### Data in this exercise
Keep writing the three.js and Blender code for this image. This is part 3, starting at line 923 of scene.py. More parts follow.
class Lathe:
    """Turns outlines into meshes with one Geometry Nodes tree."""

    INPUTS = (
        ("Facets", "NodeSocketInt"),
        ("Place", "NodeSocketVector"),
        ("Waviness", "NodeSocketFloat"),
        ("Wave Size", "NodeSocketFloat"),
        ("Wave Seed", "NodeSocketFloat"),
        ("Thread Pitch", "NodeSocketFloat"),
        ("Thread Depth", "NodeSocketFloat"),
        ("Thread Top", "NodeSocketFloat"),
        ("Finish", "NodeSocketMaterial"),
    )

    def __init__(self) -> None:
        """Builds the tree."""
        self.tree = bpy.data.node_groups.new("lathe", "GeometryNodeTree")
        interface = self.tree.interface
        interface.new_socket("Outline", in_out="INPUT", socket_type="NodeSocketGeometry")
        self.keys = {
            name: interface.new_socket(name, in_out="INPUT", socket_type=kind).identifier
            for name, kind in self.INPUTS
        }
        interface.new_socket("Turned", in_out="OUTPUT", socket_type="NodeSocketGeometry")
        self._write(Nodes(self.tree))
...
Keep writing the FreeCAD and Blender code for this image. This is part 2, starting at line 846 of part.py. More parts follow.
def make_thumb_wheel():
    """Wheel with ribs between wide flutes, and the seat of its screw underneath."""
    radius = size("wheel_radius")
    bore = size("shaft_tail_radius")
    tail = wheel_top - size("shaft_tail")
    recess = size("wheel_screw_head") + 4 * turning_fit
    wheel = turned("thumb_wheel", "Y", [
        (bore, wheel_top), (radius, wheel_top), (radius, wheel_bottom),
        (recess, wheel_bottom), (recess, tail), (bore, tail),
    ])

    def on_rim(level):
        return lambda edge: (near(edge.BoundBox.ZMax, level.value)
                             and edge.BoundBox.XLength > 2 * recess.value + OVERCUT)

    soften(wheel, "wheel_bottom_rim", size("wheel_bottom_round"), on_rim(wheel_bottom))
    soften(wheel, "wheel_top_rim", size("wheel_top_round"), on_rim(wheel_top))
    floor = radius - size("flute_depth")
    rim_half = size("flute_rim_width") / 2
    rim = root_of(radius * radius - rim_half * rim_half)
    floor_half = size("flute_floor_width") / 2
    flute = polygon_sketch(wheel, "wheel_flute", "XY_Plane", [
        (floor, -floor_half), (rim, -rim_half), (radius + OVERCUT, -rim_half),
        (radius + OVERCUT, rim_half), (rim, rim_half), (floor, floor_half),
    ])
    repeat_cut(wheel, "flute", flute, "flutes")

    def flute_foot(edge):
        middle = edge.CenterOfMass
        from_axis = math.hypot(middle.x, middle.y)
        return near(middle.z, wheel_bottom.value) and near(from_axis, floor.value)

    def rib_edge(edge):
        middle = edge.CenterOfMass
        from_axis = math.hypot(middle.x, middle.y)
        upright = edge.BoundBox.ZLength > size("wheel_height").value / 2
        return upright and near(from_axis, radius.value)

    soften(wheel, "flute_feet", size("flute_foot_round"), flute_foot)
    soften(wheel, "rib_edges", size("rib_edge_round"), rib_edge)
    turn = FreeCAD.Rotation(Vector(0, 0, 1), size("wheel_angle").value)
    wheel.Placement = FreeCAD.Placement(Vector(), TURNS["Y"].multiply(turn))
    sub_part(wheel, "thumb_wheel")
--
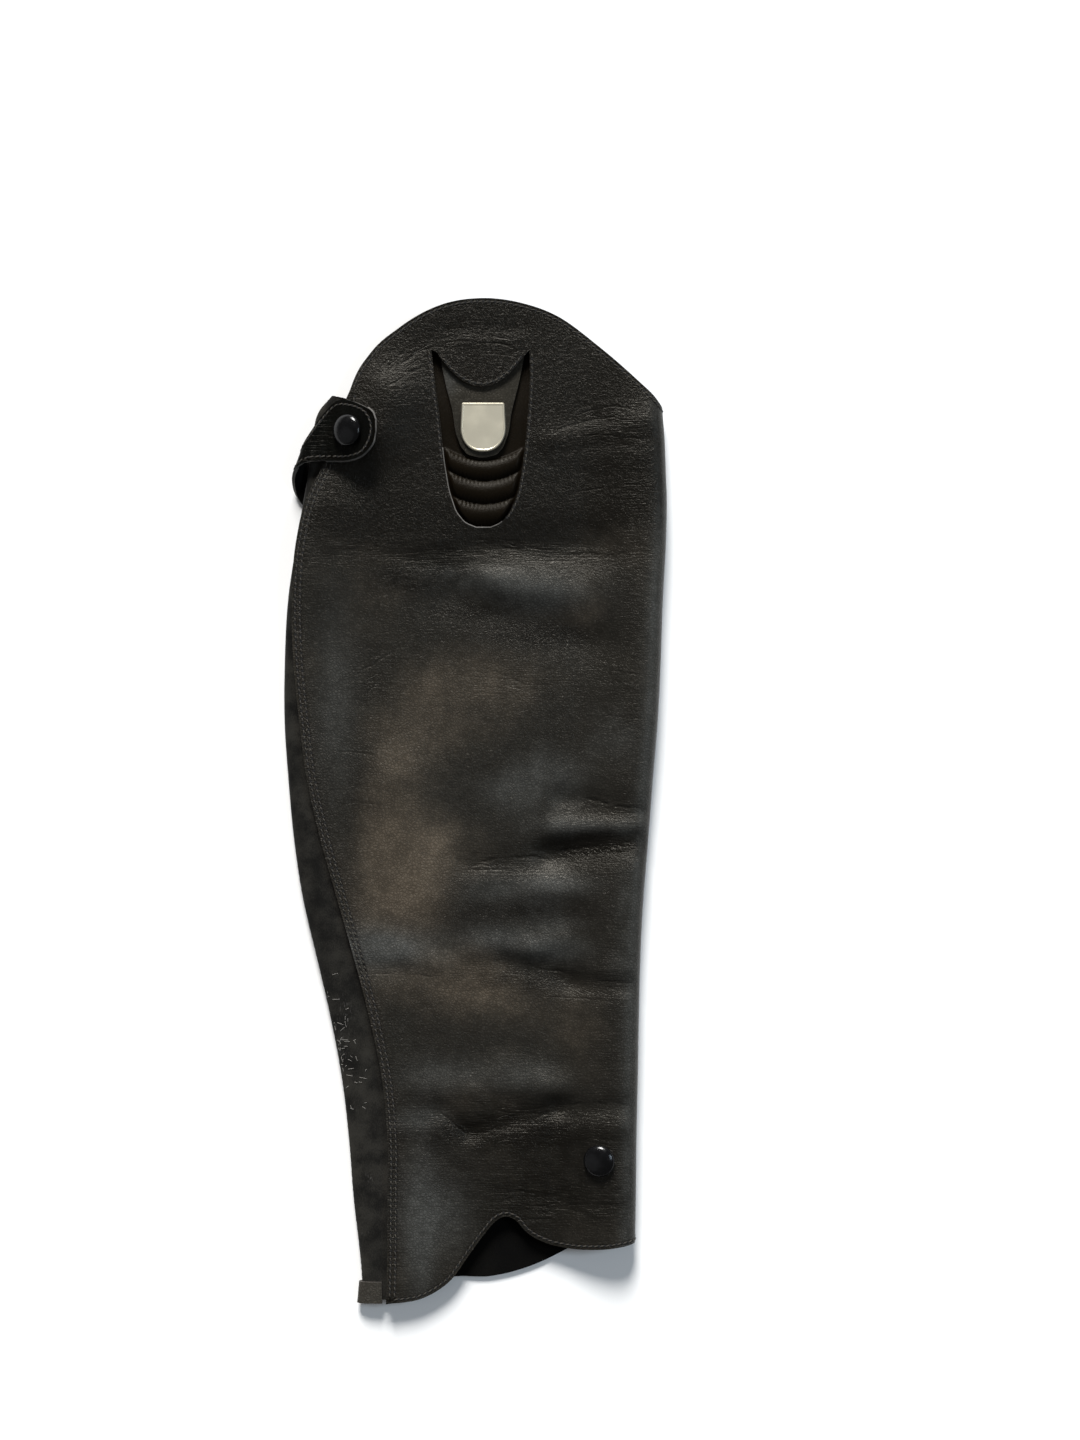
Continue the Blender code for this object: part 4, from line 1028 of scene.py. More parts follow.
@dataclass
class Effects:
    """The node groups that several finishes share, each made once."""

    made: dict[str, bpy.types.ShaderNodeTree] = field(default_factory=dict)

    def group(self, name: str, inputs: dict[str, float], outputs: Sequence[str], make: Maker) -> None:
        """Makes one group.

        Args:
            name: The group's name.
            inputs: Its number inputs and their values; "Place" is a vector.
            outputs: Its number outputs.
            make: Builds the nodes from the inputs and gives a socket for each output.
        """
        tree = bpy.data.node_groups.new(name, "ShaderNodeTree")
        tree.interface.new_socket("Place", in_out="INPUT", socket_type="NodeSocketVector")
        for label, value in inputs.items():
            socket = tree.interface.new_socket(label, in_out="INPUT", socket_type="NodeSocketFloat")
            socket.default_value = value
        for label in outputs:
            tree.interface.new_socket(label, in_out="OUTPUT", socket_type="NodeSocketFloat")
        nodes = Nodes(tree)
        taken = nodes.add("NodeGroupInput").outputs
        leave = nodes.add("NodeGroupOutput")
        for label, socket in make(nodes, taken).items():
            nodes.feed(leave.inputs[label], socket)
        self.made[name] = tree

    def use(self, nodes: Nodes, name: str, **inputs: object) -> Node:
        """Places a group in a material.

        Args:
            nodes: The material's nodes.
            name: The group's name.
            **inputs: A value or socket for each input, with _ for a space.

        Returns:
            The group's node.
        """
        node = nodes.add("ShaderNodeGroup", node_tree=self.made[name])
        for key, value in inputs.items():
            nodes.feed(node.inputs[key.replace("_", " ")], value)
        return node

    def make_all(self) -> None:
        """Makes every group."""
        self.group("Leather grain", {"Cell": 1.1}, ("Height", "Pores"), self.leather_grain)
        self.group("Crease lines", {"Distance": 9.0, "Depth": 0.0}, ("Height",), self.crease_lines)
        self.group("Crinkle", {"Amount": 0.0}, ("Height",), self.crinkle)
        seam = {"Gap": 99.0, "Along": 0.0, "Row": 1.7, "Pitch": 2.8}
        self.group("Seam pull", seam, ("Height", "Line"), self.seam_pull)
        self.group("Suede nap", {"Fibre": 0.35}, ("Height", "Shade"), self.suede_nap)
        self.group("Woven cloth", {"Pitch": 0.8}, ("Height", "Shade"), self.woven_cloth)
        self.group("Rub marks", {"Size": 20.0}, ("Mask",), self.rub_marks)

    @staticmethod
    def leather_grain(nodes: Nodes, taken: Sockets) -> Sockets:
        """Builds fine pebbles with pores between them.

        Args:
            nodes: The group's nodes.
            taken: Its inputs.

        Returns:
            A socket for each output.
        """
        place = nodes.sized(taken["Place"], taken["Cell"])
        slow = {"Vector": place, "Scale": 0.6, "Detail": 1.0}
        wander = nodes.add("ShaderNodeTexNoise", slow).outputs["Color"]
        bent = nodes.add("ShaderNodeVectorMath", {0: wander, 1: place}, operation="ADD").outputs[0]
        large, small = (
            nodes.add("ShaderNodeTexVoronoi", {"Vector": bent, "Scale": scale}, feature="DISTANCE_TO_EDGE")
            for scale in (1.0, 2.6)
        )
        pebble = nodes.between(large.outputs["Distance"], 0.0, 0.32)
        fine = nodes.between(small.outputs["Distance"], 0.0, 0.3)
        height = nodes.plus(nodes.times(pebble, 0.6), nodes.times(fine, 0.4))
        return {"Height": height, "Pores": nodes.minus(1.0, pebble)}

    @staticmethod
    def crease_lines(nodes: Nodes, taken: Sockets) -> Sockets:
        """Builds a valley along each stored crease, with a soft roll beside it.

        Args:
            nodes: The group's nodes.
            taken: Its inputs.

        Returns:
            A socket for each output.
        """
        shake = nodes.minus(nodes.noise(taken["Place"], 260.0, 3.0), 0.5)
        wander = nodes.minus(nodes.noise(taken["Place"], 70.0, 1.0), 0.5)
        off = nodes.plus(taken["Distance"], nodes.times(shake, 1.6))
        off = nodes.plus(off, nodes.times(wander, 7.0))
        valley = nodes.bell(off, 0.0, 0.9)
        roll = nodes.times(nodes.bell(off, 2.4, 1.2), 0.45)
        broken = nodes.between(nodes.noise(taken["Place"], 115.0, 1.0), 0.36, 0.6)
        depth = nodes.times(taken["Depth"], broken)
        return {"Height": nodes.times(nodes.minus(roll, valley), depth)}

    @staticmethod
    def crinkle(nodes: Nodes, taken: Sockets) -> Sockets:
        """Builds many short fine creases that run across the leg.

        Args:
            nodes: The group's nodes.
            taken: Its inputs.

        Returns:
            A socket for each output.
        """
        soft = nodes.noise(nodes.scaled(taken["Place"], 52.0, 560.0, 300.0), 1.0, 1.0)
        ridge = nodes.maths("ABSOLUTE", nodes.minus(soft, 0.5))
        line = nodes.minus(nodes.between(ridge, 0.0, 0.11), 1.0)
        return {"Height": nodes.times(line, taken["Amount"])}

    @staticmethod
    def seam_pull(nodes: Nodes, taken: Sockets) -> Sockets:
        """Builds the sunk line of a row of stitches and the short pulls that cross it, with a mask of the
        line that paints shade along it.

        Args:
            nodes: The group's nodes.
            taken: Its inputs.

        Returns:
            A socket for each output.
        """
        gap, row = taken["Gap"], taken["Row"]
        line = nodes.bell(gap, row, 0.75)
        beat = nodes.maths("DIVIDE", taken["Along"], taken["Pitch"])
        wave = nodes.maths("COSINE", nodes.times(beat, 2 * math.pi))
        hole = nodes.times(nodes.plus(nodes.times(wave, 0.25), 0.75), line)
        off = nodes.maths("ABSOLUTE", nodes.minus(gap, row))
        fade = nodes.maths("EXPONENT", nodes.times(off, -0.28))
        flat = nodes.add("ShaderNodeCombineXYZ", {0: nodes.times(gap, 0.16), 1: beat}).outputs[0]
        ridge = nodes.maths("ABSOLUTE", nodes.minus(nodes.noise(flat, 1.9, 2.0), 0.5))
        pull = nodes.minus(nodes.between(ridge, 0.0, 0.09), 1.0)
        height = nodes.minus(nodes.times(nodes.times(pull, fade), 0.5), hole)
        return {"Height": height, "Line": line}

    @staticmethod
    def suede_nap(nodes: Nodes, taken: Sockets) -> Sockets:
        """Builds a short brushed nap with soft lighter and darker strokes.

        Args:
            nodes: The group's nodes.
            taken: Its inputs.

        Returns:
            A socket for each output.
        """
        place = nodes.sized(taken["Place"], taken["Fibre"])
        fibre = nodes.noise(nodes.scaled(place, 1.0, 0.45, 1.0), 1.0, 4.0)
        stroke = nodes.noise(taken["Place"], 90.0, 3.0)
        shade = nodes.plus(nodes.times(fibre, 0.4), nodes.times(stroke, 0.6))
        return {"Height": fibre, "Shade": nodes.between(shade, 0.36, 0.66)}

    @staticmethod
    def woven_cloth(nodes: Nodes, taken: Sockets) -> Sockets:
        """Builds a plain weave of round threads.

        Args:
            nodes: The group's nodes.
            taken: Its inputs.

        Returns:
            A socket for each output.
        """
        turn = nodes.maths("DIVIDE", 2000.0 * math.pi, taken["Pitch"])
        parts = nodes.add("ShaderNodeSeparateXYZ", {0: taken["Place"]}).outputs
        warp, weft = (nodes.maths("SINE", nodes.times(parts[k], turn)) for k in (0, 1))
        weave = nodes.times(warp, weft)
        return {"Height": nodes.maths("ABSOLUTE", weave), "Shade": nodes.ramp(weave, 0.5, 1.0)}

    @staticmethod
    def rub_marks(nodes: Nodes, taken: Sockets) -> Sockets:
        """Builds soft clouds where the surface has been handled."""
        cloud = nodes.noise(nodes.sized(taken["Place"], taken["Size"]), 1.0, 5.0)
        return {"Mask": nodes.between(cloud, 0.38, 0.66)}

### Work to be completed
Both the line with "Continue the Blender" and the line with "self.made[name] = tree" belong in the extract, along with every line between them; set down those lines exactly and only.

### Worked solution
Continue the Blender code for this object: part 4, from line 1028 of scene.py. More parts follow.
@dataclass
class Effects:
    """The node groups that several finishes share, each made once."""

    made: dict[str, bpy.types.ShaderNodeTree] = field(default_factory=dict)

    def group(self, name: str, inputs: dict[str, float], outputs: Sequence[str], make: Maker) -> None:
        """Makes one group.

        Args:
            name: The group's name.
            inputs: Its number inputs and their values; "Place" is a vector.
            outputs: Its number outputs.
            make: Builds the nodes from the inputs and gives a socket for each output.
        """
        tree = bpy.data.node_groups.new(name, "ShaderNodeTree")
        tree.interface.new_socket("Place", in_out="INPUT", socket_type="NodeSocketVector")
        for label, value in inputs.items():
            socket = tree.interface.new_socket(label, in_out="INPUT", socket_type="NodeSocketFloat")
            socket.default_value = value
        for label in outputs:
            tree.interface.new_socket(label, in_out="OUTPUT", socket_type="NodeSocketFloat")
        nodes = Nodes(tree)
        taken = nodes.add("NodeGroupInput").outputs
        leave = nodes.add("NodeGroupOutput")
        for label, socket in make(nodes, taken).items():
            nodes.feed(leave.inputs[label], socket)
        self.made[name] = tree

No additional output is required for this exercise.